- Problem to solve
Identify all lines in the listing that include the word "scene", and copy them out.

- Provided material
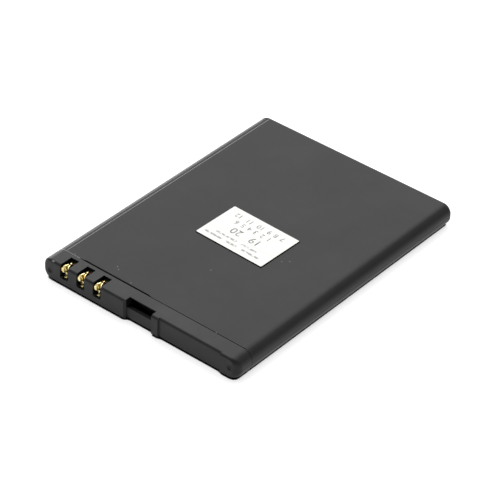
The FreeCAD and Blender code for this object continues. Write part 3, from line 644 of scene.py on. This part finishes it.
# Light: a pale studio, brighter behind and to the left, dimmer behind the camera
lightSettings = {
    "dim": 0.40,
    "bright": 0.95,
    "towards": (-0.45, 0.60, 0.66),
    "sweep": (-0.35, 0.85),
    "colour": "#ffffff",
    "lampDistance": 1.2,
    "lamps": (  # name, power, size and way from the pack
        ("softBox", 8.6, 1.3, (-0.35, 0.45, 0.82)),
        ("rimStrip", 3.6, 0.6, (-0.86, 0.48, 0.17))),
}
world = bpy.data.worlds.new("paleStudio")
bpy.context.scene.world = world
world.use_nodes = True
tree = world.node_tree
tree.nodes.clear()
way = addNode(tree, "ShaderNodeTexCoord")
facing = addNode(tree, "ShaderNodeVectorMath", {"operation": "DOT_PRODUCT"}, {
    0: way.outputs["Generated"], 1: lightSettings["towards"]})
glow = addNode(tree, "ShaderNodeMapRange", {"interpolation_type": "SMOOTHSTEP"}, {
    "Value": facing.outputs["Value"],
    "From Min": lightSettings["sweep"][0], "From Max": lightSettings["sweep"][1],
    "To Min": lightSettings["dim"], "To Max": lightSettings["bright"]})
sky = addNode(tree, "ShaderNodeBackground", inputs={
    "Color": linearColour(lightSettings["colour"]), "Strength": glow.outputs["Result"]})
addNode(tree, "ShaderNodeOutputWorld", inputs={"Surface": sky.outputs["Background"]})

for name, power, size, towards in lightSettings["lamps"]:
    lampWay = Vector(towards).normalized()
    bpy.ops.object.select_all(action="DESELECT")
    bpy.ops.object.light_add(type="AREA", location=lampWay * lightSettings["lampDistance"])
    lamp = bpy.context.object
    lamp.name = name
    lamp.data.shape = "DISK"
    lamp.data.size = size
    lamp.data.energy = power
    lamp.rotation_euler = lampWay.to_track_quat("Z", "Y").to_euler()
print("studio lit")

# Camera: the photograph's long lens, from the front right and above
cameraSettings = {
    "place": (221.278, -279.896, 265.192),
    "azimuth": 38.352,
    "elevation": 36.632,
    "roll": 2.268,
    "lens": 181.1,
    "sensor": 36.0,
    "clip": (0.01, 50.0),
}
bpy.ops.object.camera_add(location=[value * mm for value in cameraSettings["place"]])
camera = bpy.context.object
turned = Matrix.Rotation(math.radians(cameraSettings["azimuth"]), 3, "Z")
turned @= Matrix.Rotation(math.radians(90 - cameraSettings["elevation"]), 3, "X")
turned @= Matrix.Rotation(math.radians(cameraSettings["roll"]), 3, "Z")
camera.rotation_euler = turned.to_euler()
camera.data.sensor_width = cameraSettings["sensor"]
camera.data.lens = cameraSettings["lens"]
camera.data.clip_start, camera.data.clip_end = cameraSettings["clip"]
bpy.context.scene.camera = camera
bpy.context.scene.view_settings.view_transform = "Standard"
print("camera placed")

- Answer in full
The FreeCAD and Blender code for this object continues. Write part 3, from line 644 of scene.py on. This part finishes it.
bpy.context.scene.world = world
bpy.context.scene.camera = camera
bpy.context.scene.view_settings.view_transform = "Standard"